┌─ COLLECTED MATERIAL
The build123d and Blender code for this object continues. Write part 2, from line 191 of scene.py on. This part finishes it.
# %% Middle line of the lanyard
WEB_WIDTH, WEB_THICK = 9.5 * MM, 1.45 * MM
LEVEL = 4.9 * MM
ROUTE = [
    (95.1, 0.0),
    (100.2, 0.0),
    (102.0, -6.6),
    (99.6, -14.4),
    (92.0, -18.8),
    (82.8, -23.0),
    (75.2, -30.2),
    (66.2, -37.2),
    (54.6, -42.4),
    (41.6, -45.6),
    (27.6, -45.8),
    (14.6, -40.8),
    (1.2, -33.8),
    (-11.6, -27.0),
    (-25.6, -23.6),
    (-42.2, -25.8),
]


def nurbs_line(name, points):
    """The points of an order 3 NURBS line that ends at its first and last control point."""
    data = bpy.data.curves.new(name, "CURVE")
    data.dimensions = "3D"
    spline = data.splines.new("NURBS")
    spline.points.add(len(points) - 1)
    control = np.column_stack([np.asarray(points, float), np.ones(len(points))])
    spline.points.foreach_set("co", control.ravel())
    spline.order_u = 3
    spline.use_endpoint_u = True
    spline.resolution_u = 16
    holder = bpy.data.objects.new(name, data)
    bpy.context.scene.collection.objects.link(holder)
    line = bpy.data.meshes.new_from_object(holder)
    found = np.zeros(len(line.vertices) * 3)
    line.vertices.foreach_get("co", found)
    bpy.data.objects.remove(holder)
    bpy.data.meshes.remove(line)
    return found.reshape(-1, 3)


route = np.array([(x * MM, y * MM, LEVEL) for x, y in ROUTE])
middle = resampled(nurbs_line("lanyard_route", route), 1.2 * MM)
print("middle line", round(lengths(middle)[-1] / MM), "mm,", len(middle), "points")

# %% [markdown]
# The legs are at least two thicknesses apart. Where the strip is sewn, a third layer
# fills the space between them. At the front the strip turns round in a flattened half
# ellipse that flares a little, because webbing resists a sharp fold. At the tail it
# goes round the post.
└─
OBJECTIVE
Reproduce all the data word for word.

OUTPUT FOR THIS EXERCISE
The build123d and Blender code for this object continues. Write part 2, from line 191 of scene.py on. This part finishes it.
# %% Middle line of the lanyard
WEB_WIDTH, WEB_THICK = 9.5 * MM, 1.45 * MM
LEVEL = 4.9 * MM
ROUTE = [
    (95.1, 0.0),
    (100.2, 0.0),
    (102.0, -6.6),
    (99.6, -14.4),
    (92.0, -18.8),
    (82.8, -23.0),
    (75.2, -30.2),
    (66.2, -37.2),
    (54.6, -42.4),
    (41.6, -45.6),
    (27.6, -45.8),
    (14.6, -40.8),
    (1.2, -33.8),
    (-11.6, -27.0),
    (-25.6, -23.6),
    (-42.2, -25.8),
]


def nurbs_line(name, points):
    """The points of an order 3 NURBS line that ends at its first and last control point."""
    data = bpy.data.curves.new(name, "CURVE")
    data.dimensions = "3D"
    spline = data.splines.new("NURBS")
    spline.points.add(len(points) - 1)
    control = np.column_stack([np.asarray(points, float), np.ones(len(points))])
    spline.points.foreach_set("co", control.ravel())
    spline.order_u = 3
    spline.use_endpoint_u = True
    spline.resolution_u = 16
    holder = bpy.data.objects.new(name, data)
    bpy.context.scene.collection.objects.link(holder)
    line = bpy.data.meshes.new_from_object(holder)
    found = np.zeros(len(line.vertices) * 3)
    line.vertices.foreach_get("co", found)
    bpy.data.objects.remove(holder)
    bpy.data.meshes.remove(line)
    return found.reshape(-1, 3)


route = np.array([(x * MM, y * MM, LEVEL) for x, y in ROUTE])
middle = resampled(nurbs_line("lanyard_route", route), 1.2 * MM)
print("middle line", round(lengths(middle)[-1] / MM), "mm,", len(middle), "points")

# %% [markdown]
# The legs are at least two thicknesses apart. Where the strip is sewn, a third layer
# fills the space between them. At the front the strip turns round in a flattened half
# ellipse that flares a little, because webbing resists a sharp fold. At the tail it
# goes round the post.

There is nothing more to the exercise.